Daly returned to Canada and proposed the Tomb of the Unknown Soldier at the National War Memorial in Ottawa. The Legion embraced the idea. Daly rallied support and tapped expertise, taking what seemed at times an impossibility and making it a reality.

The United Kingdom and France consecrated their tombs on Armistice Day 1920. More than 50 countries, including the United States, followed suit. But not Canada.

The question of why nagged at Daly, who launched his own inquiry into the matter. His research landed him at a single, simple conclusion: no Canadian government was “ever interested in establishing that sort of a tribute to the veterans.… They were quite happy to say that [Britain’s] Tomb of the Unknown Warrior…served for the whole Commonwealth.”

The initial budget was $500,000. It ended up costing almost $2 million, much of it from federal coffers, but not because the federal cabinet endorsed the endeavour. It didn’t.

Daly says departmental budgets were arranged to ensure that it was adequately funded.
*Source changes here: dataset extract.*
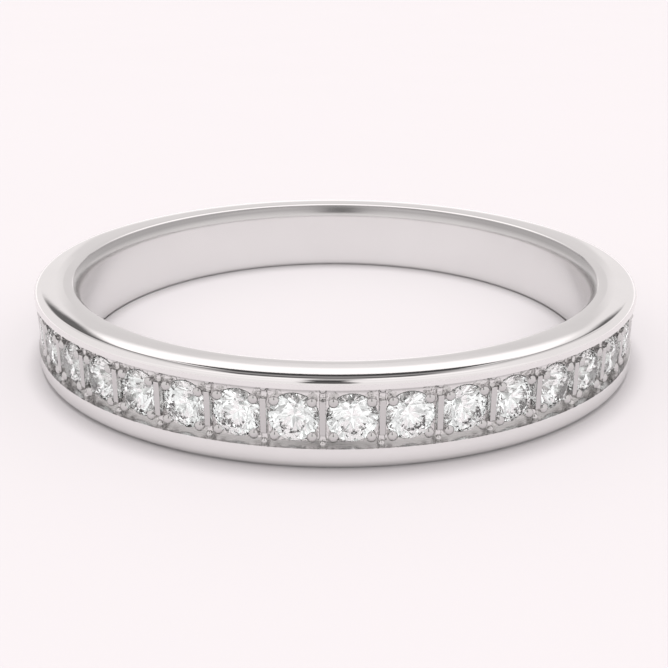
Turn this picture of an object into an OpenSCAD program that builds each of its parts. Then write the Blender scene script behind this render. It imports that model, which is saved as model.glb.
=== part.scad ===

The list of contributors is long, but Daly named three public servants as key supporters of the initiative: Gerry Wharton, director ceremonial at Public Works and Government Services, came up with the design concept; Brad Hall of the Canadian Agency of the Commonwealth War Graves Commission, led the remains recovery at Vimy, France; and Marc Monette, director of Public Works, Parliamentary Precinct, oversaw construction of the tomb and its placement. He also ran the design competition, which was won by Canadian artist Mary-Ann Liu.

Attention to detail was critical, from ensuring the granite came from the same Quebec quarry as the rest of the monument to finding a suitable gun carriage to transport the remains from Parliament Hill to the final resting place. The RCMP provided a gun carriage and mounted escort for the funeral cortège.

The soldier’s original stone marker was brought from Plot 8, Row E, Grave 7 in Cabaret-Rouge British Cemetery in France to the new Canadian War Museum. It was placed in a special chamber where, at 11 o’clock each Remembrance Day, a beam of sunlight shines through a narrow window and illuminates it.

Today the Tomb of the Unknown Soldier is a focal point for those who attend the annual Remembrance Day ceremony. As the formalities end, a solemn procession of spectators forms up and, one by one, poppies are placed on the tomb, eventually blanketing it in red.